Moses’ book reflects its author, who had served as President Jimmy Carter’s Jewish liaison. It’s a case study, an insider’s look, at how one formerly communist country became free. Its intended readership, Moses says, is people interested in Eastern Europe, U.S. foreign policy, Romania specifically and Jewish history.
Still fit and in good health, Moses walks a mile or more to appointments, still working in Washington at his law firm and at Promontory Interfinancial Network, a financial technology firm.
Moses noted that his dedication to Romanian Jews – and later, to Romania itself – became personal, but not in a familial sense. “As far as I know, none of my ancestors had ever set foot in Romania, yet the country had always fascinated me.”
Most estimates of the country’s current Jewish population put the figure at several thousand.
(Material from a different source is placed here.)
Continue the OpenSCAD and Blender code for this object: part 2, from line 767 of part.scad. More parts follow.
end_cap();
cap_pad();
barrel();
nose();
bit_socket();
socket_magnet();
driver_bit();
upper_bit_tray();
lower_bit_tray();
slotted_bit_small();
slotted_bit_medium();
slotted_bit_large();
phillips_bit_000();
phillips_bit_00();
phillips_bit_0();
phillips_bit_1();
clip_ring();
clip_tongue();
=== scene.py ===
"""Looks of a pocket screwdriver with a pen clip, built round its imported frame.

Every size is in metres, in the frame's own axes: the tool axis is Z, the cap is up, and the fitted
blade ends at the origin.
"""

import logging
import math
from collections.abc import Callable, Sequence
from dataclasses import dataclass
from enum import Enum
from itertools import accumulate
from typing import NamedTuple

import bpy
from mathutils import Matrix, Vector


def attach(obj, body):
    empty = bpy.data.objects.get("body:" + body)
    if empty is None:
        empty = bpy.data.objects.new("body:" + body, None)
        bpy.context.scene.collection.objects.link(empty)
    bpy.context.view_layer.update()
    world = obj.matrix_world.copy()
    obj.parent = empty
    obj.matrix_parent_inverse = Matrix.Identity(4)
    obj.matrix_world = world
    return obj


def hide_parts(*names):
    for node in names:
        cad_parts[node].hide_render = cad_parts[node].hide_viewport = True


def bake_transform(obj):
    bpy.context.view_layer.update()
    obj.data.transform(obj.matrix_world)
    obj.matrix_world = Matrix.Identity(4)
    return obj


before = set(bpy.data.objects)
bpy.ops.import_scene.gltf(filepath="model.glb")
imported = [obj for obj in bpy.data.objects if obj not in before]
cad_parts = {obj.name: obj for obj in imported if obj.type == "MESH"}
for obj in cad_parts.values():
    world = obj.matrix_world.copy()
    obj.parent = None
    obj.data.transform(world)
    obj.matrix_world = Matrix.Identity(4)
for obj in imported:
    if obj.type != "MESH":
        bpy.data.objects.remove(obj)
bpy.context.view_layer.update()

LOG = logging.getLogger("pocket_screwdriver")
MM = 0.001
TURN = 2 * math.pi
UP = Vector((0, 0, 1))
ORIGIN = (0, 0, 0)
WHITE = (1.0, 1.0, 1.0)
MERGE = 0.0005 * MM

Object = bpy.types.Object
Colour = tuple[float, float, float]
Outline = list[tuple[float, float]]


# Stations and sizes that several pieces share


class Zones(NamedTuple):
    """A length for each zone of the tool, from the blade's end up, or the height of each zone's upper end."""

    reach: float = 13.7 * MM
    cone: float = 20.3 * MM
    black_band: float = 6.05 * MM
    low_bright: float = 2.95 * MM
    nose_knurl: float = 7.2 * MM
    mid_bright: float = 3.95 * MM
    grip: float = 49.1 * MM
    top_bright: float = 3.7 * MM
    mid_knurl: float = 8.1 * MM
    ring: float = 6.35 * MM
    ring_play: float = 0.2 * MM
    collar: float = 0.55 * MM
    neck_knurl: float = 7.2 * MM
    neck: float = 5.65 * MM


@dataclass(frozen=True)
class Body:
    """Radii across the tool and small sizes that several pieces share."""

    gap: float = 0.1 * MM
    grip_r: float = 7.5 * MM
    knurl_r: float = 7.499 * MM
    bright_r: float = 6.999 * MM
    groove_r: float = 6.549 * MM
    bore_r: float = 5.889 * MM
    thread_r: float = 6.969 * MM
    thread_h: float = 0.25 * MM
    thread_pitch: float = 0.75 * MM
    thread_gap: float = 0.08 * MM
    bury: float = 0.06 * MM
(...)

Has anti-Semitism decreased there?
“It is a hard question to answer,” Moses says. Anti-Semitism still exists in Romania, he says, “but probably not different from other xenophobics (anti-Hungarian, Roma, Russian, etc.).” While there is “a residue of anti-Semitism … there is not official anti-Semitism, meaning church or state. Life in Eastern Europe is complicated with lots of impulses hanging around, not all of them positive.”
Unlike some wealthy men or women who aspire to an ambassadorial post for the prestige, Moses says he had no thoughts of becoming an ambassador. And he had not contributed to Clinton’s presidential election campaign. “Not one cent.”
Moses, who participated in a three-week orientation course for new ambassadors before leaving for Bucharest, was appointed to the post, says Marc Grossman, a longtime friend of Moses and a career diplomat who retired from the State Department in 2005, because of his knowledge of Romania.
“He was able to honestly convey that he cared for the Romanian people,” says Grossman, whose years as ambassador to Turkey coincided with Moses’ in Romania. “Al’s always got a plan, and he perseveres.” Moses reached out to Romanians across the political spectrum. “He respected the career people who worked in his embassy and he looked for allies wherever he could get them. That’s what made him successful.”
Though Moses is unapologetically Jewish, he said he represented the U.S. on an ecumenical basis, pointing out that while ambassador he was able to get Christian Bibles into Romania and some jailed Christian clergy out.
He gave notice in 1994 that he wished to return fulltime to the U.S. His posting in Romania ended, he writes, when President Clinton visited the country at the end of the year; Moses coordinated the president’s itinerary and was with him when Clinton drew a crowd of 500,000 people at a speech in Bucharest. Then he accompanied Clinton back to the U.S.
“To fly back to the United States on Air Force One with the President,” he says, “is a nice way to retire.”